Though the Customs Act does not provide any period of limitation for imposing a penalty under Section 116, it would be highly unreasonable to call upon a person in charge of the vessel to account for the shortage after a lapse of six years. Significantly, the Department has not referred to the bond executed by the consignee for warehousing the cargo received by them. If the vessel had discharged the manifested quantity at the dock as permitted by the Customs authorities then it cannot be made liable to pay penalty for the shortage if any noticed at the ultimate destination namely storage tanks because for the purpose of unloading, the dock should be considered as a place of unloading.
The liability to account for the manifested cargo ceases when the manifested quantity is discharged at the place of landing which in the instant case was the dock and not the storage tanks.
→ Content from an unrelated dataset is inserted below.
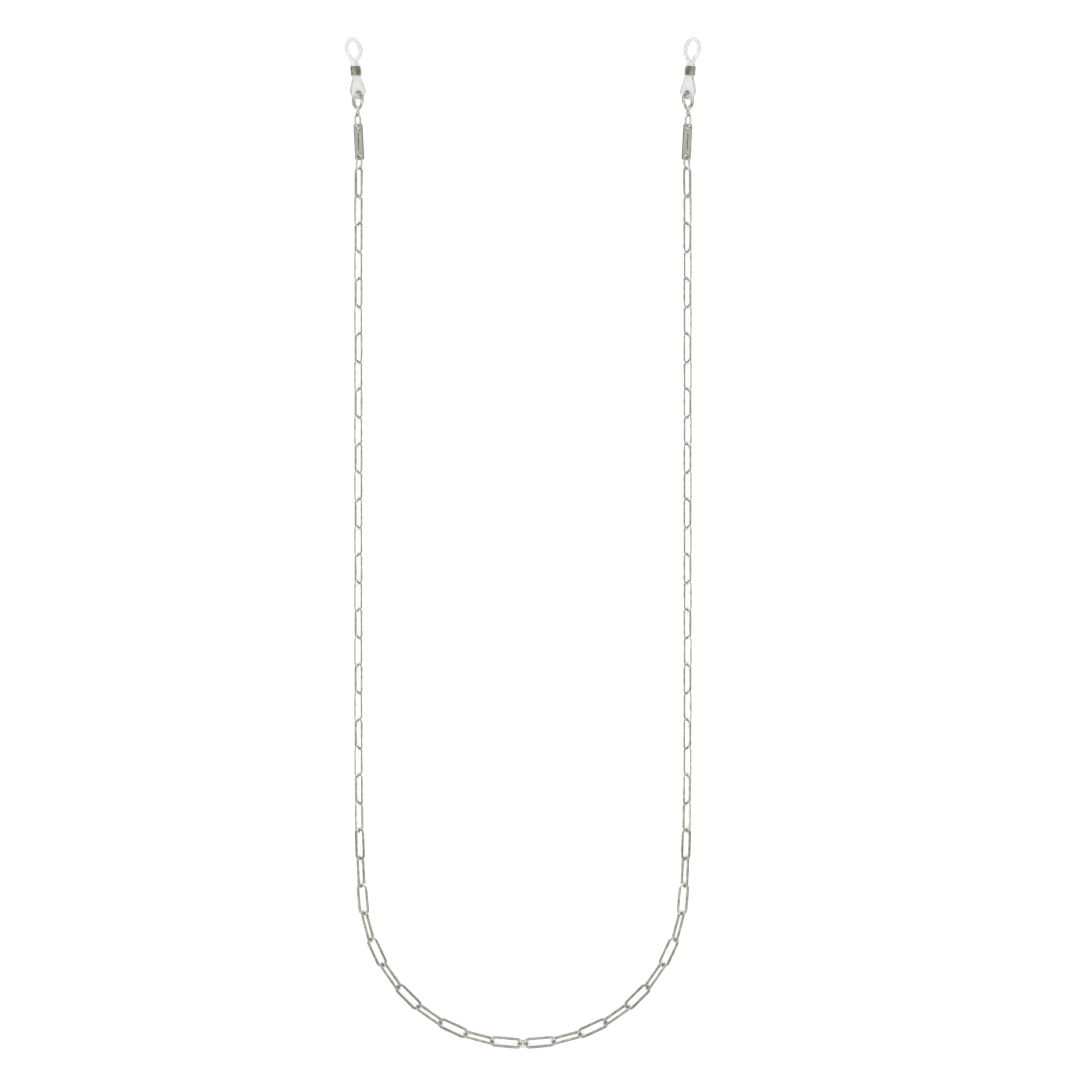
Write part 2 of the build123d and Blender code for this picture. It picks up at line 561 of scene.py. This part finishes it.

The Customs for the purpose of imposing penalty under Section 116 have taken the quantity received at the storage tanks and not the quantity discharged at the dock and therefore, the very basis adopted for determining the shortage is itself incorrect and as such no penalty could be imposed on the steamer agents for the shortage if any found at the storage tank.
7. After careful consideration of all the aspects I allow this appeal anc set aside the orders passed by the Dy. Collector and the Appellate Collector and direct that the appellants be given consequential relief by way of refund o penalty, if paid, within a period of four months from the date of receipt o this order.